▶ What is expected
From the entries that follow, list every line in which the string "materials" appears.

## START Available records

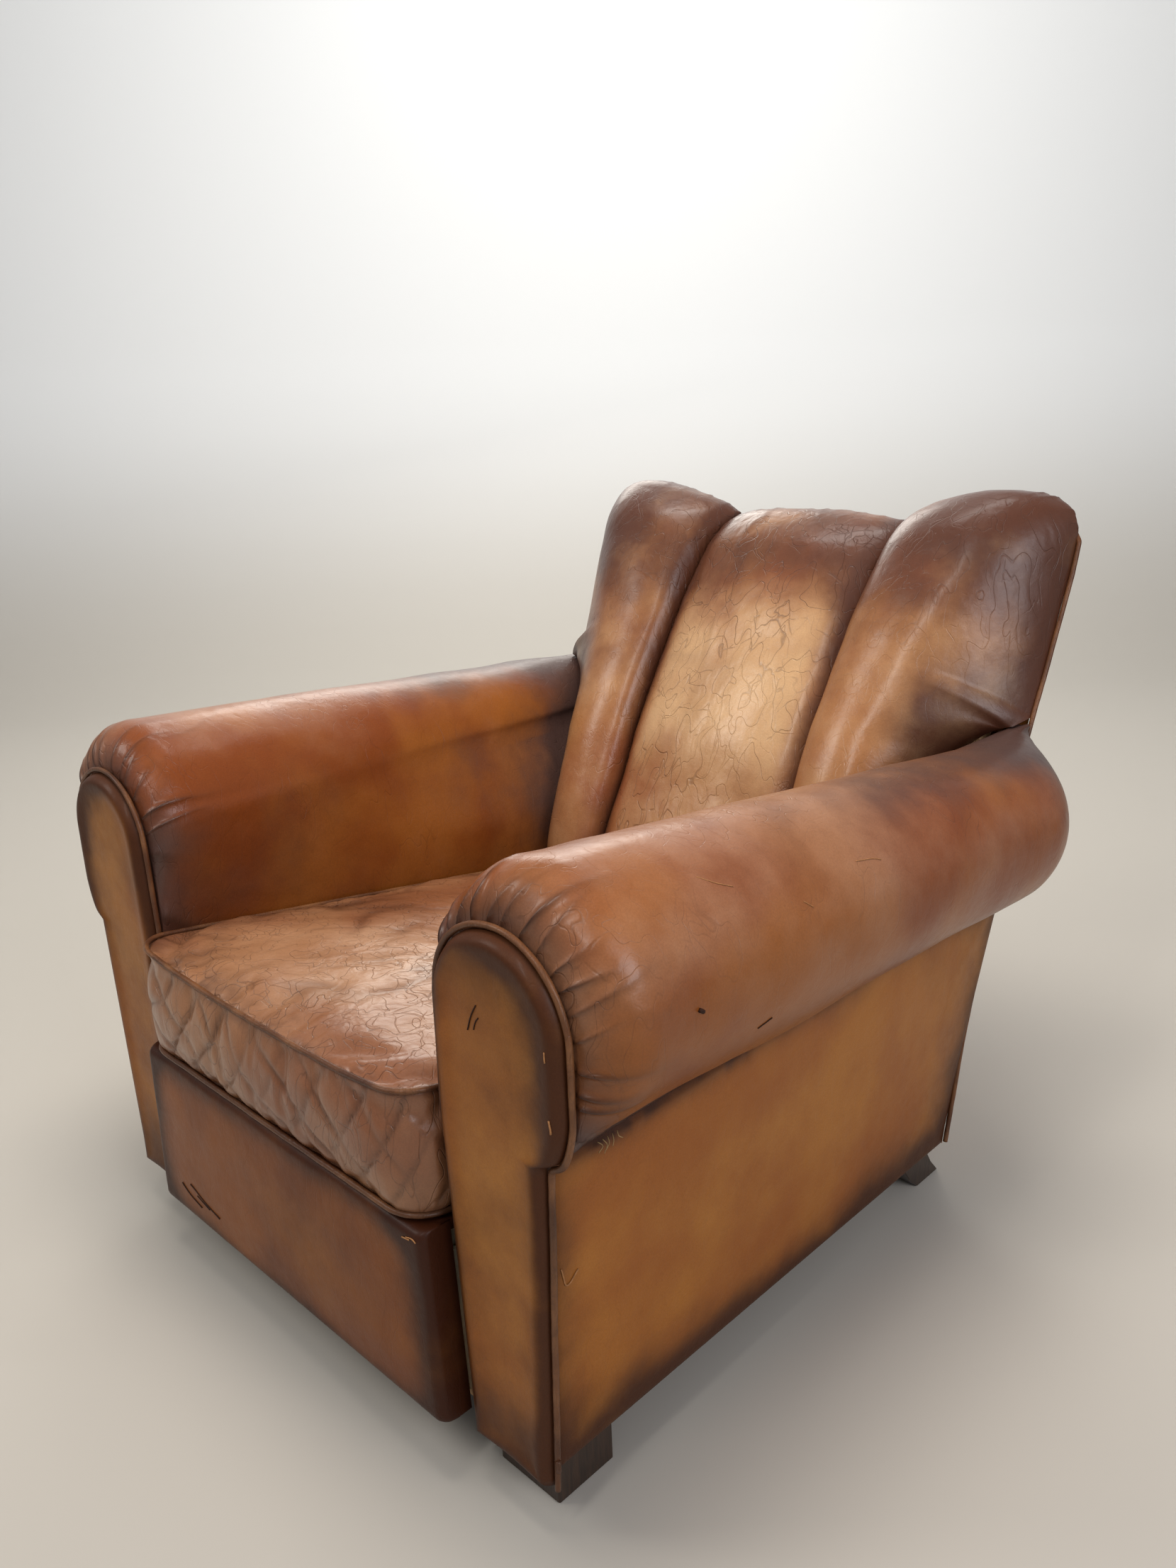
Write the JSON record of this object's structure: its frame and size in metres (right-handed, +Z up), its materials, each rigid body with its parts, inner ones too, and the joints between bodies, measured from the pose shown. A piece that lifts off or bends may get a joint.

## END Available records
## START Available records

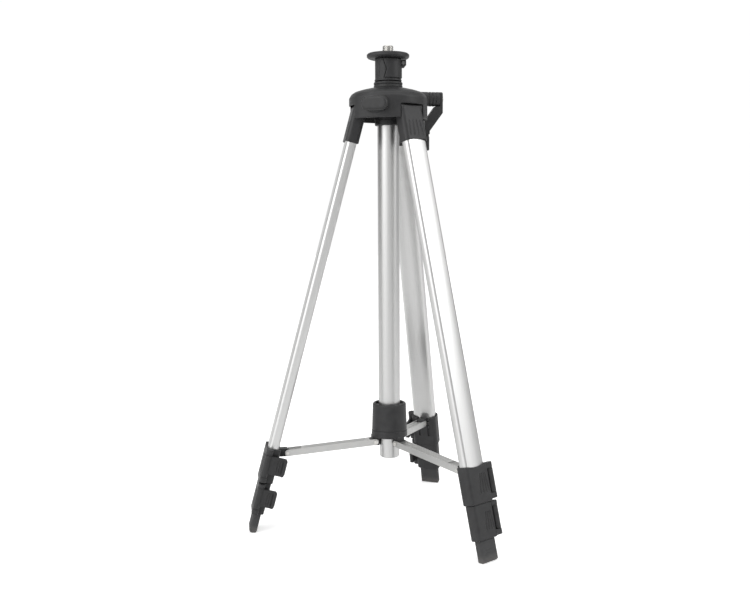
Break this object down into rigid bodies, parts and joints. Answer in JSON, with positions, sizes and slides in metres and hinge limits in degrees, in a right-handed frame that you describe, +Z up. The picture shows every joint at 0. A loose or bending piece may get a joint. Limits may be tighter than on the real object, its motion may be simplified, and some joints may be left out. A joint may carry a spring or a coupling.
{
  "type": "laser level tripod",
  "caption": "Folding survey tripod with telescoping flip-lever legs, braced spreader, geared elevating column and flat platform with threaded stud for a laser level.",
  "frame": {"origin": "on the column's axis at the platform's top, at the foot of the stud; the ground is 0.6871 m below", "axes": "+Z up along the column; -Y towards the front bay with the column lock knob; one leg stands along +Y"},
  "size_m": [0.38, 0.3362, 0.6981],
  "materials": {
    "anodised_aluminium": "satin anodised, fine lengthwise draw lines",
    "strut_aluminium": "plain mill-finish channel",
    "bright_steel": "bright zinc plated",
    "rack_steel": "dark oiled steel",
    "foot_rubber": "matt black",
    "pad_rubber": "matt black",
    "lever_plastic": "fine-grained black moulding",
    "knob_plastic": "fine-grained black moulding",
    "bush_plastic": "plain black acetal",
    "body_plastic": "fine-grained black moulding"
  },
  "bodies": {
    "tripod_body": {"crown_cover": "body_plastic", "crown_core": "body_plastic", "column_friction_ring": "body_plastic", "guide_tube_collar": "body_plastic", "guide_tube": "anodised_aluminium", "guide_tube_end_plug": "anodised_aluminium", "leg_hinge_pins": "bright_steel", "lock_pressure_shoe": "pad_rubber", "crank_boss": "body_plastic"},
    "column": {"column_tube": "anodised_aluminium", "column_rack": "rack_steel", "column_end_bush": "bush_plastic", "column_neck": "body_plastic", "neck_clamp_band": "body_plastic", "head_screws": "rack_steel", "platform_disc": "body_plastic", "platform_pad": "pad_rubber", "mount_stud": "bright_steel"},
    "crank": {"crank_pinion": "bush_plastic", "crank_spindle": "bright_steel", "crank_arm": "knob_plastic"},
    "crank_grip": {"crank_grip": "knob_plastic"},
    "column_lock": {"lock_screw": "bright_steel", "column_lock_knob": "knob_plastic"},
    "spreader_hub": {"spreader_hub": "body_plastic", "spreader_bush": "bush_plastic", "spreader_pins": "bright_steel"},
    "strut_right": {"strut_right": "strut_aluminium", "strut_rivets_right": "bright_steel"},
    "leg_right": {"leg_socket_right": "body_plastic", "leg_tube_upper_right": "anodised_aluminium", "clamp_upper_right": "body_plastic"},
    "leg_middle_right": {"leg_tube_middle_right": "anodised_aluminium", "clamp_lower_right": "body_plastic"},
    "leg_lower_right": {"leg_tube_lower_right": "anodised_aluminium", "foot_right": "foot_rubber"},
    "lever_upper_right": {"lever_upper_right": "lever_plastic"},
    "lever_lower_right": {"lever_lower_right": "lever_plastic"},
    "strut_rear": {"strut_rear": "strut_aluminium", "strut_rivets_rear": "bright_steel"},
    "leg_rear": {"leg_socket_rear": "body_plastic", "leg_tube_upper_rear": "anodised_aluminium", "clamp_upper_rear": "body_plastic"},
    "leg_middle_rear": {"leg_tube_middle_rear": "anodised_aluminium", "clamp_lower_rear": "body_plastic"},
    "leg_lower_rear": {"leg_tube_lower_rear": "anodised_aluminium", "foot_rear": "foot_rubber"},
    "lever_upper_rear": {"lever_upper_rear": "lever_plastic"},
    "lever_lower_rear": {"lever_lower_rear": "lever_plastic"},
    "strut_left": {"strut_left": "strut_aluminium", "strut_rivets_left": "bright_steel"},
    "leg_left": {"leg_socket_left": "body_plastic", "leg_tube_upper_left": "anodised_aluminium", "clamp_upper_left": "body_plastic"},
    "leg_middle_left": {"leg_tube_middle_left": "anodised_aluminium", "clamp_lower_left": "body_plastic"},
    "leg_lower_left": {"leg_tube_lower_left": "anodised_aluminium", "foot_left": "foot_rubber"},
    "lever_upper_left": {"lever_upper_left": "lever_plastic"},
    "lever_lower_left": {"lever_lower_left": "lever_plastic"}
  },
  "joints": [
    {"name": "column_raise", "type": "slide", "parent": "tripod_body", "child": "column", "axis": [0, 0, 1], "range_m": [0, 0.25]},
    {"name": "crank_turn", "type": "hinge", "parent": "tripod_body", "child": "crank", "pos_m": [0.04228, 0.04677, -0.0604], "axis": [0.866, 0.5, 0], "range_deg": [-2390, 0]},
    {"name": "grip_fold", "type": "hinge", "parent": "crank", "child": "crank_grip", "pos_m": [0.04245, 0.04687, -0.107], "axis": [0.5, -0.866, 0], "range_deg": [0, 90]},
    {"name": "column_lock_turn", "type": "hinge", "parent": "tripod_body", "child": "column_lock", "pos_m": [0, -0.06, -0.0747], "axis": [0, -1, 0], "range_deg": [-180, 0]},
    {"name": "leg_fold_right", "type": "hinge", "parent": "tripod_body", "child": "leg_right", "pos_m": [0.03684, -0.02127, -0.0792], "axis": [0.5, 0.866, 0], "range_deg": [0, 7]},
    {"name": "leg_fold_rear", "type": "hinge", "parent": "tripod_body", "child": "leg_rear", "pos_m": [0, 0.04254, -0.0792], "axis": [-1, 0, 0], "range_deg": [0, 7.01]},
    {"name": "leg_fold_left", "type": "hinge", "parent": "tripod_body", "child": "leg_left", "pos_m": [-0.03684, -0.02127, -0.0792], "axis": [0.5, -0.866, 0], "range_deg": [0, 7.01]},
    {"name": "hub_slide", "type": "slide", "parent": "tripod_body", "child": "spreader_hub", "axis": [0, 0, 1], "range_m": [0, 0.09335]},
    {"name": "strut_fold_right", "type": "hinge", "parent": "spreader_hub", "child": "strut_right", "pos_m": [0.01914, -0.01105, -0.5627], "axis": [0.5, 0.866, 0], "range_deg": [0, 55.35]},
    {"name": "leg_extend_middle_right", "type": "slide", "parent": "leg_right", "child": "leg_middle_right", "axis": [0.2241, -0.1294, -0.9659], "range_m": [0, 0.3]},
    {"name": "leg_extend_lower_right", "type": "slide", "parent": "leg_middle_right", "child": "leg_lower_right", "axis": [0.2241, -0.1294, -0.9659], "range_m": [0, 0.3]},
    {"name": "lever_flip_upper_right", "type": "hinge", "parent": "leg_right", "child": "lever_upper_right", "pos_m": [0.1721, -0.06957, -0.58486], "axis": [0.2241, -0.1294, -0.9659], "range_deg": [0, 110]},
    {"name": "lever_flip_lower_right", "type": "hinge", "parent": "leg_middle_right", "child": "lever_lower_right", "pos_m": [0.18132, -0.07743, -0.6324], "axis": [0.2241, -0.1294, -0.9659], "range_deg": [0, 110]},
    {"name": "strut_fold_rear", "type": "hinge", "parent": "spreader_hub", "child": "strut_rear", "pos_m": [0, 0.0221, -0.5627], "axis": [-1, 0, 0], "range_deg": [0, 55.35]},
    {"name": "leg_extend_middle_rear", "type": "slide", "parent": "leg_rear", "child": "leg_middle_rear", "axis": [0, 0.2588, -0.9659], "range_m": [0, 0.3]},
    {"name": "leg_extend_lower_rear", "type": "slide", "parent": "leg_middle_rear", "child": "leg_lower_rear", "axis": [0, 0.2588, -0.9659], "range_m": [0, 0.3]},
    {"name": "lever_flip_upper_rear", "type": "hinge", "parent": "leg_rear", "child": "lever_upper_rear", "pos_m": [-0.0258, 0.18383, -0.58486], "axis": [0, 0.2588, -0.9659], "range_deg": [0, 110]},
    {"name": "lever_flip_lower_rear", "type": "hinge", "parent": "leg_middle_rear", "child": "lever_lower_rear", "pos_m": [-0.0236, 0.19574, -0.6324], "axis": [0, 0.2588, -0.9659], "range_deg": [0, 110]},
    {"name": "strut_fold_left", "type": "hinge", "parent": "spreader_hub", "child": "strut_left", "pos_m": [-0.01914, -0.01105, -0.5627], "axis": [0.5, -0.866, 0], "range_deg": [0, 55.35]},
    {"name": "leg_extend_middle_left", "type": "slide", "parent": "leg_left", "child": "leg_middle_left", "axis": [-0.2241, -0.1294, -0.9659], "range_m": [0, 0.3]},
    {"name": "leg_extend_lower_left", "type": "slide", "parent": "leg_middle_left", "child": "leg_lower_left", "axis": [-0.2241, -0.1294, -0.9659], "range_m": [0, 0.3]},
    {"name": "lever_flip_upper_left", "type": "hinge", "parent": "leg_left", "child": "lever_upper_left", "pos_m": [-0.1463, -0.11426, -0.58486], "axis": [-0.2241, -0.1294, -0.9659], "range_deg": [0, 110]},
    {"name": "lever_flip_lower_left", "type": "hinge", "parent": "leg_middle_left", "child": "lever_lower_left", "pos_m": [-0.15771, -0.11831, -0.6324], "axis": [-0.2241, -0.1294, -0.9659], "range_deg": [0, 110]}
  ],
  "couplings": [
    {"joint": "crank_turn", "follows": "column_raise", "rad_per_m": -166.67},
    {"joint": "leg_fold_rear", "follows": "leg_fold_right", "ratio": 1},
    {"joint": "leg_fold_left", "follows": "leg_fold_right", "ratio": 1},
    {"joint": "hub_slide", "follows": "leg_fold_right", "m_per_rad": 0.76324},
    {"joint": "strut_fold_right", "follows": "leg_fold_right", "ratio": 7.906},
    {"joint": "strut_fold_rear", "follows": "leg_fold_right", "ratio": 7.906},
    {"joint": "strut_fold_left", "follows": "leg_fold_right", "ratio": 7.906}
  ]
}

## END Available records

▶ Solved exercise
Write the JSON record of this object's structure: its frame and size in metres (right-handed, +Z up), its materials, each rigid body with its parts, inner ones too, and the joints between bodies, measured from the pose shown. A piece that lifts off or bends may get a joint.
  "materials": {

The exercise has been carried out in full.